DOJ antitrust chief blocking AT&T-Time Warner deal didn't see a problem with it a year ago

  • The Justice Department is suing to block AT&T's $85 billion deal for Time Warner, calling it harmful to consumers and stifling to innovation.
  • Makan Delrahim, a former lobbyist and law professor, recently took office as the DOJ antitrust chief.
  • In an interview on Canadian television last year, Delrahim explained why the AT&T deal wasn't as problematic as some other media combinations.

When AT&T and Time Warner announced their $85 billion blockbuster merger in October 2016, politicians immediately said the deal would be scrutinized for its potential to raise prices for consumers.

But then- Pepperdine University law professor Makan Delrahim, who had served in the Justice Department's antitrust division under President George W. Bush, offered a slightly more nuanced view in a Canadian television interview around the time the deal was announced.

The sheer size of the deal and the fact that it involved major media would certainly attract a lot of attention, he told Canada's BNN, but "I don't see this as a major antitrust problem."

Delrahim, who also once lobbied on behalf of communications and technology companies, has since become antitrust chief in the Justice Department under President Donald Trump. On Monday, he sued to block the deal, calling it an "illegal" combination that harms consumers and stifles innovation.

Many legal minds — not least among them AT&T's legal team — have questioned the government's stance. It certainly would appear to be a major shift in thinking for Delrahim, at least as far as the views he shared during the Canadian television interview last year.

AT&T and Time Warner would be a "vertical merger," one that combined AT&T's vast communications distribution network with Time Warner's marquee movie and television production assets, such as Warner Studios and the CNN news channel.

But this wasn't the type of vertical merger like Comcast's 2011 purchase of NBC Universal, he said, which combined a cable operator and a broadcaster, and it is not akin to a merger of direct competitors like DirectTV and Dish Network.

"That's not to say that there aren't going to be some concerns and antitrust issues of you know, one distributor owning various content and it might somehow impact other distributors, but it doesn't raise the same challenges as some of those other transitions have brought," Delrahim said last year.

Dan Petrocelli, AT&T's outside counsel, told CNBC on Tuesday the last time the government won a case challenging a vertically integrated merger was during the Nixon administration. The government has the burden of proof, and it hasn't been able to win these cases. On Delrahim's comment last year, Petrocelli said: "The reality is he was absolutely right. It doesn't pose any problem whatsoever."

The DOJ didn't immediately return a call for comment.
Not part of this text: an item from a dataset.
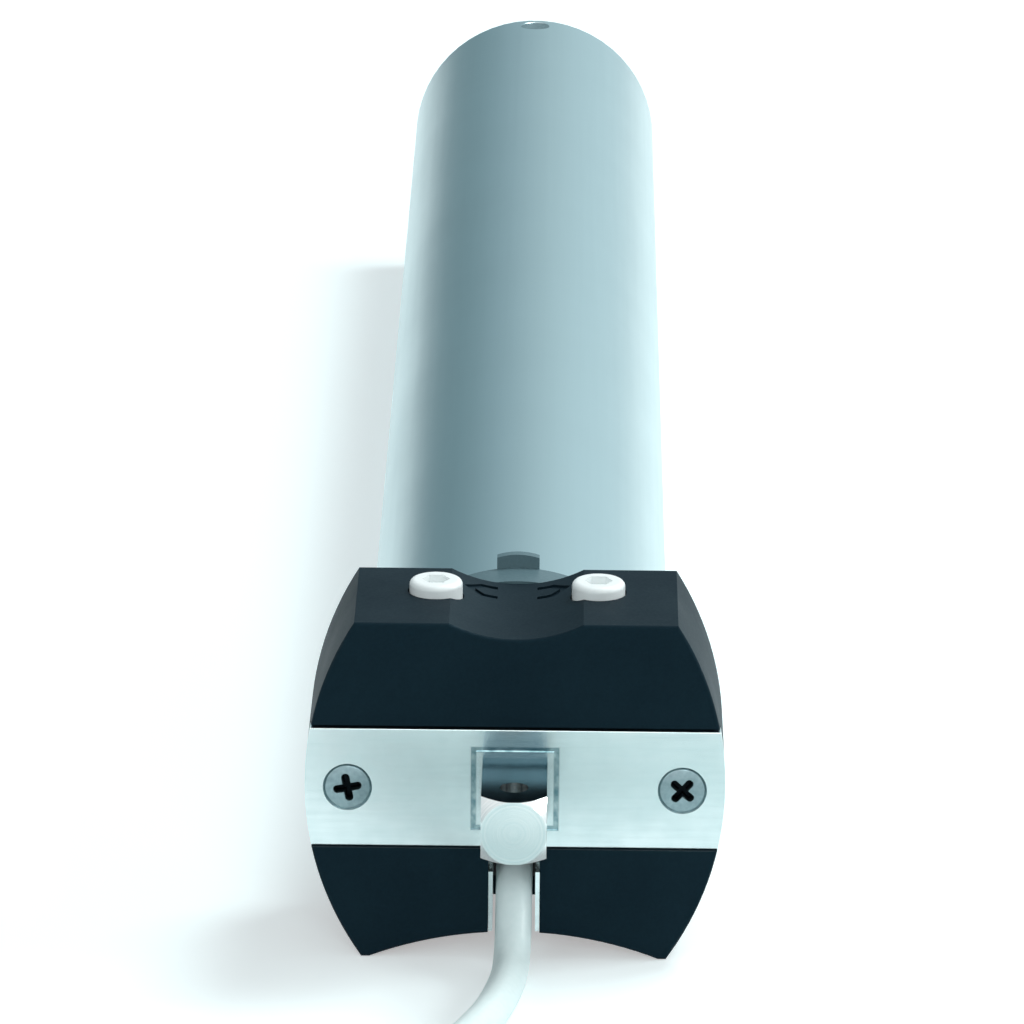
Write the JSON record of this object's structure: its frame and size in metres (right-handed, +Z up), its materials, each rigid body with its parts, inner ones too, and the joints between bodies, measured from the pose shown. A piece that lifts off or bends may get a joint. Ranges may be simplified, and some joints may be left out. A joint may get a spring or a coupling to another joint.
{
  "type": "tubular roller blind motor",
  "caption": "Tubular blind motor: black moulded head with steel plate and square pin, white limit adjusters, crown ring, steel tube with planetary drive, and a supply lead.",
  "frame": {"origin": "on the motor's axis, in the front face of the steel plate", "axes": "+Y along the axis from the head to the output shaft, +Z up through the adjusters, the square pin points to -Y"},
  "size_m": [0.127, 0.6691, 0.0678],
  "materials": {
    "black_plastic": "satin moulded",
    "zinc_steel": "zinc plated",
    "turned_steel": "turned",
    "screw_steel": "zinc plated",
    "white_plastic": "satin moulded",
    "natural_plastic": "moulded",
    "red_plastic": "moulded",
    "grey_plastic": "moulded",
    "rubber": "matte",
    "tube_steel": "drawn",
    "capacitor_case": "drawn",
    "foam": "matte foam",
    "cast_zinc": "cast",
    "bronze": "sintered",
    "core_steel": "laminated",
    "copper": "enamelled",
    "lining": "matte",
    "gear_steel": "sintered",
    "spring_steel": "blackened",
    "cable_jacket": "satin",
    "tin": "tinned",
    "core_brown": "extruded",
    "core_blue": "extruded",
    "core_black": "extruded",
    "core_earth": "extruded"
  },
  "bodies": {
    "housing": {"head_housing": "black_plastic", "spigot": "black_plastic", "spigot_screws": "zinc_steel", "front_plate": "zinc_steel", "square_pin": "turned_steel", "plate_screws": "screw_steel", "limit_frame": "black_plastic", "switch_left": "red_plastic", "switch_right": "red_plastic", "cable_clip": "zinc_steel", "cable_grommet": "rubber", "terminal_block": "natural_plastic", "motor_tube": "tube_steel", "tube_screws": "screw_steel", "capacitor": "capacitor_case", "capacitor_sleeve": "foam", "motor_shield_front": "cast_zinc", "stator_core": "core_steel", "windings": "copper", "motor_shield_rear": "cast_zinc", "rotor_bushes": "bronze", "brake_lining": "lining", "gear_flange": "cast_zinc", "ring_gear": "gear_steel", "output_bush": "bronze", "end_cover": "cast_zinc", "cable": "cable_jacket", "cable_coil": "cable_jacket", "ferrules": "tin", "core_brown": "core_brown", "core_blue": "core_blue", "core_black": "core_black", "core_earth": "core_earth"},
    "rotor": {"rotor_core": "core_steel", "rotor_shaft": "turned_steel", "brake_spring": "turned_steel"},
    "brake_armature": {"brake_disc": "turned_steel"},
    "crown": {"crown_ring": "grey_plastic"},
    "limit_drive": {"limit_pinion": "natural_plastic"},
    "cam": {"cam_wheel": "natural_plastic"},
    "left_adjuster": {"adjuster_left": "white_plastic"},
    "right_adjuster": {"adjuster_right": "white_plastic"},
    "left_set_wheel": {"set_wheel_left": "natural_plastic"},
    "right_set_wheel": {"set_wheel_right": "natural_plastic"},
    "first_carrier": {"carrier_1": "gear_steel", "planet_pins_1": "turned_steel"},
    "second_carrier": {"carrier_2": "gear_steel", "planet_pins_2": "turned_steel"},
    "output": {"output_shaft": "turned_steel", "planet_pins_3": "turned_steel", "circlip": "spring_steel"},
    "planet_1_1_gear": {"planet_1_1": "gear_steel"},
    "planet_1_2_gear": {"planet_1_2": "gear_steel"},
    "planet_1_3_gear": {"planet_1_3": "gear_steel"},
    "planet_2_1_gear": {"planet_2_1": "gear_steel"},
    "planet_2_2_gear": {"planet_2_2": "gear_steel"},
    "planet_2_3_gear": {"planet_2_3": "gear_steel"},
    "planet_3_1_gear": {"planet_3_1": "gear_steel"},
    "planet_3_2_gear": {"planet_3_2": "gear_steel"},
    "planet_3_3_gear": {"planet_3_3": "gear_steel"}
  },
  "joints": [
    {"name": "rotor_spin", "type": "hinge", "parent": "housing", "child": "rotor", "pos_m": [0, 0.3, 0], "axis": [0, 1, 0], "continuous": true},
    {"name": "brake_release", "type": "slide", "parent": "rotor", "child": "brake_armature", "axis": [0, -1, 0], "range_m": [0, 0.0005], "stiffness_N_per_m": 1500},
    {"name": "first_carrier_spin", "type": "hinge", "parent": "housing", "child": "first_carrier", "pos_m": [0, 0.42, 0], "axis": [0, 1, 0], "continuous": true},
    {"name": "planet_1_1_spin", "type": "hinge", "parent": "first_carrier", "child": "planet_1_1_gear", "pos_m": [0, 0.42, 0.01485], "axis": [0, 1, 0], "continuous": true},
    {"name": "planet_1_2_spin", "type": "hinge", "parent": "first_carrier", "child": "planet_1_2_gear", "pos_m": [-0.01286, 0.42, -0.00743], "axis": [0, 1, 0], "continuous": true},
    {"name": "planet_1_3_spin", "type": "hinge", "parent": "first_carrier", "child": "planet_1_3_gear", "pos_m": [0.01286, 0.42, -0.00743], "axis": [0, 1, 0], "continuous": true},
    {"name": "second_carrier_spin", "type": "hinge", "parent": "housing", "child": "second_carrier", "pos_m": [0, 0.42, 0], "axis": [0, 1, 0], "continuous": true},
    {"name": "planet_2_1_spin", "type": "hinge", "parent": "second_carrier", "child": "planet_2_1_gear", "pos_m": [0, 0.42, 0.01485], "axis": [0, 1, 0], "continuous": true},
    {"name": "planet_2_2_spin", "type": "hinge", "parent": "second_carrier", "child": "planet_2_2_gear", "pos_m": [-0.01286, 0.42, -0.00743], "axis": [0, 1, 0], "continuous": true},
    {"name": "planet_2_3_spin", "type": "hinge", "parent": "second_carrier", "child": "planet_2_3_gear", "pos_m": [0.01286, 0.42, -0.00743], "axis": [0, 1, 0], "continuous": true},
    {"name": "output_spin", "type": "hinge", "parent": "housing", "child": "output", "pos_m": [0, 0.42, 0], "axis": [0, 1, 0], "continuous": true},
    {"name": "planet_3_1_spin", "type": "hinge", "parent": "output", "child": "planet_3_1_gear", "pos_m": [0, 0.42, 0.01485], "axis": [0, 1, 0], "continuous": true},
    {"name": "planet_3_2_spin", "type": "hinge", "parent": "output", "child": "planet_3_2_gear", "pos_m": [-0.01286, 0.42, -0.00743], "axis": [0, 1, 0], "continuous": true},
    {"name": "planet_3_3_spin", "type": "hinge", "parent": "output", "child": "planet_3_3_gear", "pos_m": [0.01286, 0.42, -0.00743], "axis": [0, 1, 0], "continuous": true},
    {"name": "crown_spin", "type": "hinge", "parent": "housing", "child": "crown", "pos_m": [0, 0.037, 0], "axis": [0, 1, 0], "continuous": true},
    {"name": "limit_pinion_spin", "type": "hinge", "parent": "housing", "child": "limit_drive", "pos_m": [0, 0.035, -0.0224], "axis": [0, 1, 0], "continuous": true},
    {"name": "cam_spin", "type": "hinge", "parent": "housing", "child": "cam", "pos_m": [0, 0.047, -0.0074], "axis": [0, 1, 0], "continuous": true},
    {"name": "left_adjuster_turn", "type": "hinge", "parent": "housing", "child": "left_adjuster", "pos_m": [-0.0151, 0.0186, 0.02], "axis": [0, 0, 1], "continuous": true},
    {"name": "left_set_wheel_turn", "type": "hinge", "parent": "housing", "child": "left_set_wheel", "pos_m": [-0.00874, 0.02496, 0.006], "axis": [0, 0, 1], "continuous": true},
    {"name": "right_adjuster_turn", "type": "hinge", "parent": "housing", "child": "right_adjuster", "pos_m": [0.0151, 0.0186, 0.02], "axis": [0, 0, 1], "continuous": true},
    {"name": "right_set_wheel_turn", "type": "hinge", "parent": "housing", "child": "right_set_wheel", "pos_m": [0.00874, 0.02496, 0.006], "axis": [0, 0, 1], "continuous": true}
  ],
  "couplings": [
    {"joint": "first_carrier_spin", "follows": "rotor_spin", "ratio": 0.22222},
    {"joint": "planet_1_1_spin", "follows": "rotor_spin", "ratio": -0.62222},
    {"joint": "planet_1_2_spin", "follows": "rotor_spin", "ratio": -0.62222},
    {"joint": "planet_1_3_spin", "follows": "rotor_spin", "ratio": -0.62222},
    {"joint": "second_carrier_spin", "follows": "rotor_spin", "ratio": 0.049383},
    {"joint": "planet_2_1_spin", "follows": "rotor_spin", "ratio": -0.13827},
    {"joint": "planet_2_2_spin", "follows": "rotor_spin", "ratio": -0.13827},
    {"joint": "planet_2_3_spin", "follows": "rotor_spin", "ratio": -0.13827},
    {"joint": "output_spin", "follows": "rotor_spin", "ratio": 0.010974},
    {"joint": "planet_3_1_spin", "follows": "rotor_spin", "ratio": -0.030727},
    {"joint": "planet_3_2_spin", "follows": "rotor_spin", "ratio": -0.030727},
    {"joint": "planet_3_3_spin", "follows": "rotor_spin", "ratio": -0.030727},
    {"joint": "limit_pinion_spin", "follows": "crown_spin", "ratio": 5.6667},
    {"joint": "cam_spin", "follows": "crown_spin", "ratio": -1.4167},
    {"joint": "left_set_wheel_turn", "follows": "left_adjuster_turn", "ratio": -0.5},
    {"joint": "right_set_wheel_turn", "follows": "right_adjuster_turn", "ratio": -0.5}
  ]
}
Here is a transcript of the portion of the Canadian television interview in which he discusses the transaction:



Delrahim: "This certainly is an interesting deal. We've already heard over the weekend in Washington both the Republican and Democrat leaders of the Senate antitrust subcommittee issue a statement expecting a close examination of this transaction. You know, I've been reading a bit over the weekend and there has been some talk about the regulatory aspects. You know, this is more of what we would call a vertical merger, a content with distribution rather than two competitors merging. I anticipate that the FCC will have little if any role and it will be a pure antitrust … it shouldn't be – just the sheer size of it and the fact that it's media I think will get a lot of attention, however I don't see this as a major antitrust problem."
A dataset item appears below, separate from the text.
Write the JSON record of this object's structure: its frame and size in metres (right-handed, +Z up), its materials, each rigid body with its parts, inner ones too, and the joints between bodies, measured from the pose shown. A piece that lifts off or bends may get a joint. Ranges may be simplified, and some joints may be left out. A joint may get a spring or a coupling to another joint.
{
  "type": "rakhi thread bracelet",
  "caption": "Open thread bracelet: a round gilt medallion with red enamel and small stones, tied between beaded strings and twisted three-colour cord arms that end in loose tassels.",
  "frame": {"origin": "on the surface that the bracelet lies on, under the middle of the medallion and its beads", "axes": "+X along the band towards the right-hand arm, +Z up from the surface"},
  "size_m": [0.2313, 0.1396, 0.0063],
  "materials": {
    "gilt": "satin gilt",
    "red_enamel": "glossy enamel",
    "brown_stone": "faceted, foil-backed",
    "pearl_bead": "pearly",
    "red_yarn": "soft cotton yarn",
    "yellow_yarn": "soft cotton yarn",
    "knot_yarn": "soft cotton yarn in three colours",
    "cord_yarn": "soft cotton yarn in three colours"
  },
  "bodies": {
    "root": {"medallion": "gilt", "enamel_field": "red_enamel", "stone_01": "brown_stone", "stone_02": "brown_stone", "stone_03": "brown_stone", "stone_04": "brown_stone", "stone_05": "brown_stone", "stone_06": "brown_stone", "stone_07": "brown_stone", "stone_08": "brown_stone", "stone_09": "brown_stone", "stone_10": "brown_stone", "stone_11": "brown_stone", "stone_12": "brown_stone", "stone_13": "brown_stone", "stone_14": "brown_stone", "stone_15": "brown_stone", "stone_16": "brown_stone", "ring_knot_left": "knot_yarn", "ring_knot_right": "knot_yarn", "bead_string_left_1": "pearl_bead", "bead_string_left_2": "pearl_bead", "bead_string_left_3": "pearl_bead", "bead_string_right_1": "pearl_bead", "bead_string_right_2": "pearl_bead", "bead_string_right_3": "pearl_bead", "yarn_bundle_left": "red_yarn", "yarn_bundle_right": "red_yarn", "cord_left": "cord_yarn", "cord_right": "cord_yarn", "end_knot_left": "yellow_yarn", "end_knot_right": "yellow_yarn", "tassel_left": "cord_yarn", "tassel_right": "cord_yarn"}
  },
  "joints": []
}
Q: Given that Donald J. Trump has stated publicly that this is a deal that he would not allow to go through, and even though you don't think it will come up against any regulatory hurdles, can you maybe flesh out for us what potential regulatory hurdles there could be that could kill the deal?

Delrahim: "Sure. It'll go through the typical merger review going through the antitrust division of the Justice Department. In the United States, one of the interesting parts of it is that there is a law, and the agency — if they find that it somehow is harmful to competition and that the exact legal standard is 'it substantially lessens competition' – then they will bring a lawsuit. They would have to go to court before an independent federal judge and prove their case, and the burden's with the Justice Department. Unlike other areas, or a deal that requires FCC review, this would be not so much up to an administration – an administration can oppose it — however a judge would also have to agree with them. There's very defined legal and econometric standards for these. For example, when I was at the Justice Department, the division brought a lawsuit against Oracle's acquisition of Peoplesoft. The DOJ thought that that was harmful to competition, they sued, went before a court, and a court disagreed with the DOJ, saying it didn't meet its burden, and the merger went through. There certainly is a lot of power within the administration, however, it's not the ultimate power."

Question: Are comparisons between this deal and the Comcast-NBC Universal deal fair?

Delrahim: "I have seen some of the comments and some of them are misplaced in that you have a broadcaster and a cable company coming together or you have two competitors like AT&T and T-Mobile trying to merge. Comcast-Universal with the NBC transition: The part that is different – certainly there are similarities in that you're buying a content producer and the various media assets that NBC Universal had – however, NBC was a broadcaster, which is a form of distribution, which was being bought by Comcast, which was a cable operator trying to buy media. Here, because Time Warner — and some of the confusion may be the fact that Time Warner doesn't own any cable operations anymore, they sold those off and so you're just dealing with pure content. That's not to say that there aren't going to be some concerns and antitrust issues of you know, one distributor owning various content and it might somehow impact other distributors, but it doesn't raise the same challenges as some of those other transitions have brought. Like DirectTV-Dish at one point attempted to merge and those two competitors would have raised a whole different set of issues than this would. From a technical standpoint, I think these folks would have an easier route toward approval than a merger of two competitors."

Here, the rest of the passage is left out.